Task statement: From the records below, transcribe only the lines running from the one with "Keep writing the" through the one with "[grid_quads(len(route), sides, ring=True)])". Keep both of those end lines.

Input data:
[Begin]
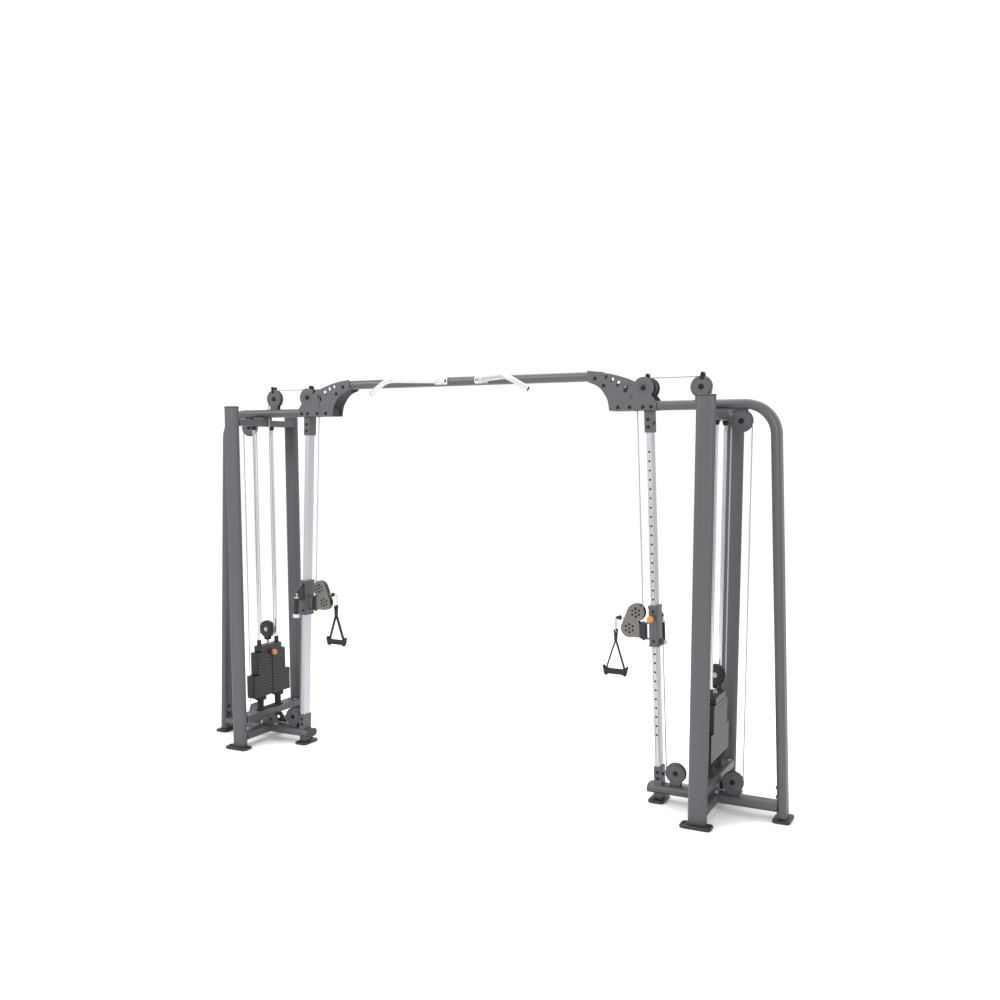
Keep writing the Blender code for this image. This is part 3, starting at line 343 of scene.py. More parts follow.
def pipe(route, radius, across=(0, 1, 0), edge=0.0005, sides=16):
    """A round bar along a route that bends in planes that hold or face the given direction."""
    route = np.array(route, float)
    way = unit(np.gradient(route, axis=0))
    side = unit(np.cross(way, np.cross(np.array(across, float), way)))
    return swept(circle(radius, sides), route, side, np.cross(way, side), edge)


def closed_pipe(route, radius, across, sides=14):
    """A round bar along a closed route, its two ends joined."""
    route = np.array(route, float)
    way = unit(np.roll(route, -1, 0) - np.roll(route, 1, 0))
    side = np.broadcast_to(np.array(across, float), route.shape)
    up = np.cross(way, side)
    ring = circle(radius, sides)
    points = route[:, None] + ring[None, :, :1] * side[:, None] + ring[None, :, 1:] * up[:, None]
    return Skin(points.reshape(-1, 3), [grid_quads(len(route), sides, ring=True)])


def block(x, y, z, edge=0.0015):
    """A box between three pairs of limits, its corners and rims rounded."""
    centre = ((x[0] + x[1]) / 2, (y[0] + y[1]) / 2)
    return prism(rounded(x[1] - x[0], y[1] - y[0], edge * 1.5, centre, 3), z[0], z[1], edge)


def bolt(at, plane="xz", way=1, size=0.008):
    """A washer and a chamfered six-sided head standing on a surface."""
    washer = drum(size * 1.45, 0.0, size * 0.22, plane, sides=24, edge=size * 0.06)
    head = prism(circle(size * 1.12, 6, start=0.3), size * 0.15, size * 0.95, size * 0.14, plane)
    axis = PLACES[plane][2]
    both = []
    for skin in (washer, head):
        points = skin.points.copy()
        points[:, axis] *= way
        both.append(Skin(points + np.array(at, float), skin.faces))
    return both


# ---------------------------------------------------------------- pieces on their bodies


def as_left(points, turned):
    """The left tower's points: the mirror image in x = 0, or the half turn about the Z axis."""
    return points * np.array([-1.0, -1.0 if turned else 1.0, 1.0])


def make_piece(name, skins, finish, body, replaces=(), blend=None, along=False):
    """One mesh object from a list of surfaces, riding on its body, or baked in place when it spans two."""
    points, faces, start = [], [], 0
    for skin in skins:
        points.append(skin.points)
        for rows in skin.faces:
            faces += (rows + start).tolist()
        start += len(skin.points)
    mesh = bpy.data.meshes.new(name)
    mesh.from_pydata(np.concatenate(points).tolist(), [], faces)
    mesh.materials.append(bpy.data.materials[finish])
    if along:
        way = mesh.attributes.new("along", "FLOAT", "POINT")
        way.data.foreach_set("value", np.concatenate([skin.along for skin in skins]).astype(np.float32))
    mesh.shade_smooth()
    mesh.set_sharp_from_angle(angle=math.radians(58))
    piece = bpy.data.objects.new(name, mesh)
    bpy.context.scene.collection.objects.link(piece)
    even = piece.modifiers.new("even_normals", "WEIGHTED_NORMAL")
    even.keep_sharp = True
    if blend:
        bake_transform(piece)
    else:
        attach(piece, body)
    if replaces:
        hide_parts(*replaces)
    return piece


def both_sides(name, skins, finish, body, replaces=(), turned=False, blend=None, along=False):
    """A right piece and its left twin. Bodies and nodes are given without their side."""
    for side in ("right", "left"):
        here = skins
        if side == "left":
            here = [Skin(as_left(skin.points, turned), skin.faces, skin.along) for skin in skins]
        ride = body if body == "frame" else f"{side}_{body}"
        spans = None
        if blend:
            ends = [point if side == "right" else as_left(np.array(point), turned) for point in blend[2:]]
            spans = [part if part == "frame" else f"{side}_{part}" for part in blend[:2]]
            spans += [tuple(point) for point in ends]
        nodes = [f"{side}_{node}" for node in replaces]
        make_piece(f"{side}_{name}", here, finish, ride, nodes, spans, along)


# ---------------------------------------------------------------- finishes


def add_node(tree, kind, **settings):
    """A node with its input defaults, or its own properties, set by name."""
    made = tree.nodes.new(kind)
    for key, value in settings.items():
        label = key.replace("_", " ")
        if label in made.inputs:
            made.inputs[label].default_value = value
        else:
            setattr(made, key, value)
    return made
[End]
[Begin]
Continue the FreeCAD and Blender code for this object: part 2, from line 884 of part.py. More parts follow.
[End]
Result of the exercise:
Keep writing the Blender code for this image. This is part 3, starting at line 343 of scene.py. More parts follow.
def pipe(route, radius, across=(0, 1, 0), edge=0.0005, sides=16):
    """A round bar along a route that bends in planes that hold or face the given direction."""
    route = np.array(route, float)
    way = unit(np.gradient(route, axis=0))
    side = unit(np.cross(way, np.cross(np.array(across, float), way)))
    return swept(circle(radius, sides), route, side, np.cross(way, side), edge)


def closed_pipe(route, radius, across, sides=14):
    """A round bar along a closed route, its two ends joined."""
    route = np.array(route, float)
    way = unit(np.roll(route, -1, 0) - np.roll(route, 1, 0))
    side = np.broadcast_to(np.array(across, float), route.shape)
    up = np.cross(way, side)
    ring = circle(radius, sides)
    points = route[:, None] + ring[None, :, :1] * side[:, None] + ring[None, :, 1:] * up[:, None]
    return Skin(points.reshape(-1, 3), [grid_quads(len(route), sides, ring=True)])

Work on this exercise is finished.